I have this steel trap memory for the most random things ever said to me. I remember my 6th grade teacher told me next to start a thank you note with the words "thank you" (sorry, Mrs. Albee, I've broken that rule a few times out of laziness). My 10th grade English teacher told me not to start a sentence with "there is/are" because it is an immediate snooze fest for the reader. Again, sorry, Ms. Scobell, broke that rule, too. I remember when I moved to Long Island from Michigan, I wrote a note to her and I didn't include one form of the verb "to be," because of an assignment she had given us where we weren't allowed to use any form of it. Talk about a stretch -- that just meant I'd use "to have" in its various forms, more often.

Another thing that stuck with me -- my 9th grade teacher told me I'd never truly appreciate literature because I told her I was sick of talking about symbols in our assigned books. What possessed me to say that, I don't know, but I tend to speak without editing my thoughts, at times. That really incensed me. I also remember being infuriated when she docked me a point on a spelling quiz because my cursive letter "i" looked like an "e," even though she agreed she could see the dot above it.

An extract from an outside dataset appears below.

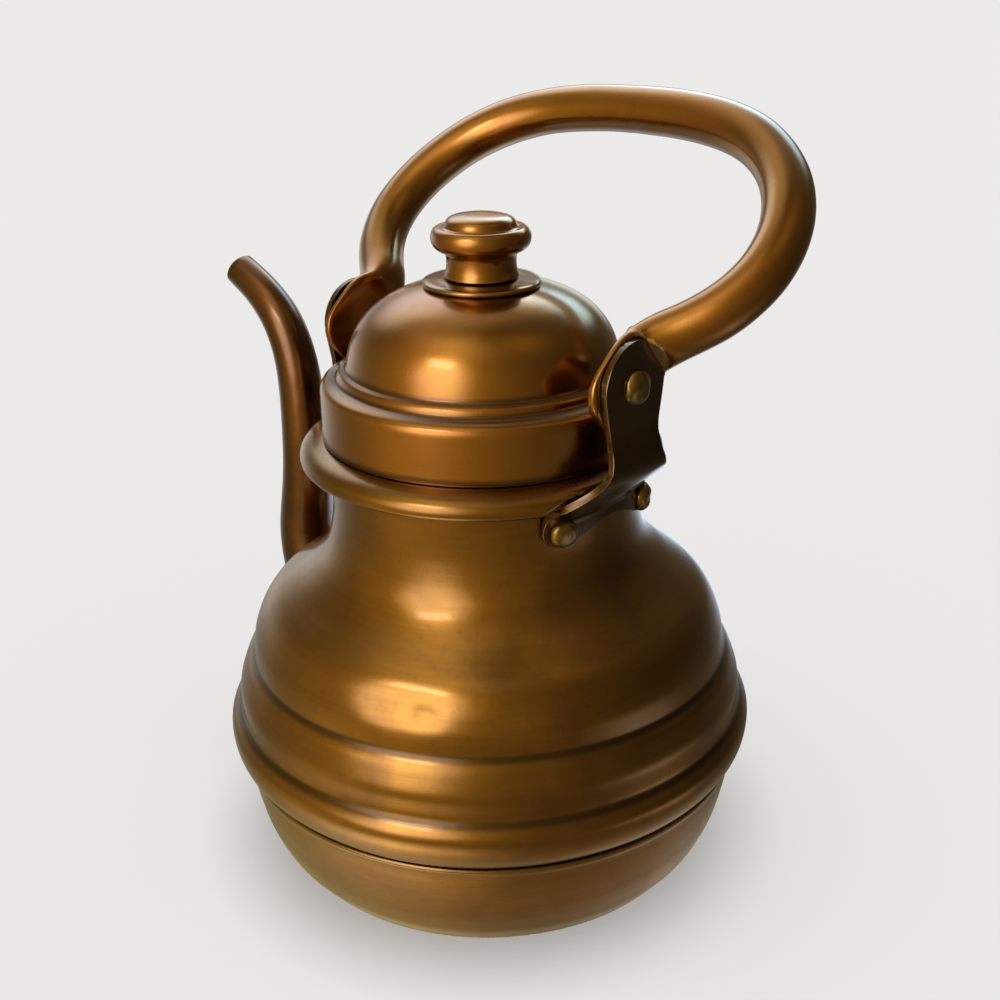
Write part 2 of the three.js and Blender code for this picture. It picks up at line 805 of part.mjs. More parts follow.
// Materials: satin brown-gold copper, the brackets nearly black, the rivets rubbed bright
const copper = new THREE.MeshStandardMaterial({ color: 0x8f5f2a, metalness: 1, roughness: 0.34 });
const skirtCopper = new THREE.MeshStandardMaterial({ color: 0x86511f, metalness: 1, roughness: 0.4 });
const darkCopper = new THREE.MeshStandardMaterial({ color: 0x4a2c1a, metalness: 1, roughness: 0.45 });
const rubbedBrass = new THREE.MeshStandardMaterial({ color: 0xa08a4c, metalness: 1, roughness: 0.38 });

// Puts a named solid into a group.
function place(group, name, solid, material) {
  const mesh = new THREE.Mesh(geometryOf(solid), material);
  mesh.name = name;
  group.add(mesh);
  return mesh;
}

const kettle = new THREE.Group();

const vessel = new THREE.Group();
kettle.add(vessel);
place(vessel, "bottom_pan", makeBottomPan(), copper);
place(vessel, "body_shell", makeBodyShell(spoutBore()), copper);
place(vessel, "mouth_ring", makeMouthRing(), copper);
place(vessel, "spout", makeSpout(), copper);

const footTailFace = neckRadius - sheet - 2 * seatGap;
const footGrip = wingOutside + seatGap - footTailFace;
const footRivet = makeRivet(
  footGrip,
  footShankRadius,
  footHeadRadius,
  footHeadRise,
  footTailRadius,
  footTailRise,
);
const pivotGrip = strapOutside - tabInside + 2 * seatGap;
const pivotRivet = makeRivet(
  pivotGrip,
  pivotShankRadius,
  pivotHeadRadius,
  pivotHeadRise,
  pivotTailRadius,
  pivotTailRise,
);
const bracket = makeBracket();

// Each bracket and its rivets stand in a group that is turned to its side of the neck.
for (const [side, turn] of [
  ["rear", 0],
  ["front", Math.PI],
]) {
  const ear = new THREE.Group();
  ear.rotation.z = turn;
  vessel.add(ear);
  place(ear, side + "_bracket", bracket, darkCopper);
  for (const [hand, direction] of [
    ["left", -1],
    ["right", 1],
  ]) {
    const rivet = place(ear, side + "_foot_rivet_" + hand, footRivet, rubbedBrass);
    const angle = direction * footRivetAngle;
    rivet.position.copy(around(footTailFace, angle, wingBase + footRivetRise));
    rivet.rotation.set(0, Math.PI / 2, angle, "ZYX");
  }
  const pivot = place(ear, side + "_pivot_rivet", pivotRivet, rubbedBrass);
  pivot.position.set(tabInside - seatGap, 0, pivotHeight);
  pivot.rotation.y = Math.PI / 2;
}

const handle = new THREE.Group();
handle.position.z = pivotHeight;
handle.rotation.x = -bailTilt;
kettle.add(handle);
place(handle, "bail_handle", makeBail(), copper);

const lid = new THREE.Group();
kettle.add(lid);
place(lid, "lid_shell", makeLidShell(), skirtCopper);
place(lid, "knob_plate", makeKnobPlate(), copper);
place(lid, "lid_knob", makeKnob(), copper);
place(lid, "knob_washer", makeKnobWasher(), darkCopper);

export default kettle;
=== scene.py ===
import json
import math

import bmesh
import bpy
import numpy as np
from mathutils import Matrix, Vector, noise


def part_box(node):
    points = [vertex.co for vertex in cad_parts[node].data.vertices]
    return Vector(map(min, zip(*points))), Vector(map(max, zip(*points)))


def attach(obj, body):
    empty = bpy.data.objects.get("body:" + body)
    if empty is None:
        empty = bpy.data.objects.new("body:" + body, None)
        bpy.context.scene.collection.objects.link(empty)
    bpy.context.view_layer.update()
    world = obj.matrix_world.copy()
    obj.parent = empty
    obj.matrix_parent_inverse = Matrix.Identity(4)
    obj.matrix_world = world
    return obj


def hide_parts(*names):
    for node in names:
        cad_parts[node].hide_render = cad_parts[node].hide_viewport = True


bl_info = {
    "name": "Copper Tea Kettle",
    "version": (1, 0, 0),
    "blender": (4, 5, 0),
    "location": "3D View > Sidebar > Kettle",
    "description": "Builds an old copper tea kettle with a riveted bail handle, piece by piece",
    "category": "Add Mesh",
}

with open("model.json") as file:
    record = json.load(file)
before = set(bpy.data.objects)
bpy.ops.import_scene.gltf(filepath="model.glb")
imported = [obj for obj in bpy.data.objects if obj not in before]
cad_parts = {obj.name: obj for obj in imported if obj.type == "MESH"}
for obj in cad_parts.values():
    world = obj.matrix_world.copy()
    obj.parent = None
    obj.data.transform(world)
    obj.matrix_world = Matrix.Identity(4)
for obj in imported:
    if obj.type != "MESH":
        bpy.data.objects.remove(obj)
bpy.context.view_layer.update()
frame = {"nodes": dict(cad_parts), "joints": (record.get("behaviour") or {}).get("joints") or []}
joints = {joint["name"]: joint for joint in frame["joints"]}

MM = 0.001
CREASE_ANGLE = math.radians(50)  # edges sharper than this stay sharp in the shading

# Outlines of the turned pieces, in millimetres: radius and height above the table.
PAN_OUTLINE = [
    (0, 0), (30, 0), (60, 0), (76, 0), (79.4, 0.15), (80.9, 1), (82.1, 2.6),
    (84, 5), (86.2, 8), (88.1, 12), (89.8, 16), (91.1, 20), (92.0, 24), (92.9, 28),
    (93.6, 32), (94.1, 35.4), (94.3, 37.6), (94.6, 38.5), (95.0, 39.1), (95.1, 39.7),
    (94.9, 40.4), (94.2, 40.9), (93.2, 41.1), (92.2, 41.15), (92.2, 46.4),
]
BODY_OUTLINE = [
    (93.3, 41.65), (94.3, 41.75), (95.4, 42.3), (96.8, 43.8), (98.2, 45.9), (99.2, 48.2),
    (99.75, 50.6), (99.9, 53), (99.7, 55), (99.1, 56.8), (98.2, 58.1), (97.1, 59.1),
    (96.2, 60), (95.7, 61.4), (95.5, 63.4), (95.45, 66), (95.35, 68.2), (95, 70),
    (94.5, 71.6), (93.9, 73.2), (93.2, 75), (92.5, 76.7), (91.7, 78.2), (90.7, 79.4),
    (89.8, 80.3), (89.3, 81.4), (89.1, 83.4), (88.8, 86), (88.3, 89),
    (87.4, 92), (86.2, 95.2), (84.6, 98.2), (82.4, 101.2), (79.6, 103.8), (76.2, 106.2),
    (72.4, 108.8), (68.6, 111.6), (65, 114.9), (61.9, 118.4), (59.7, 122), (58.2, 126),
    (57.1, 131), (56.4, 136), (56.2, 141), (56.2, 146), (56.2, 152), (56.2, 160),
    (56.2, 169), (56.2, 176.8), (55.9, 177.6), (55.4, 177.9),
]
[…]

Oh, that's another thing -- ever since probably 3rd grade, I've written in cursive unless there's some reason not to, like when a college professor told me my handwriting was hard to read (woops). I read an article about a year back, or so, about how cursive writing is going to be a thing of the past and I thought that someday I'll be that 80 year old who still writes in cursive, like some sort of relic of the past. Granted, my penmanship probably could leave something to be desired, but I don't care too much. As long as we have word processors, there's no need to worry about such things as penmanship (crap, there I am, giving in to the argument I just presented -- oh well).

I'm not sure what the point of this blog entry was meant to be, but oh well. Sometimes ya gotta do what etc.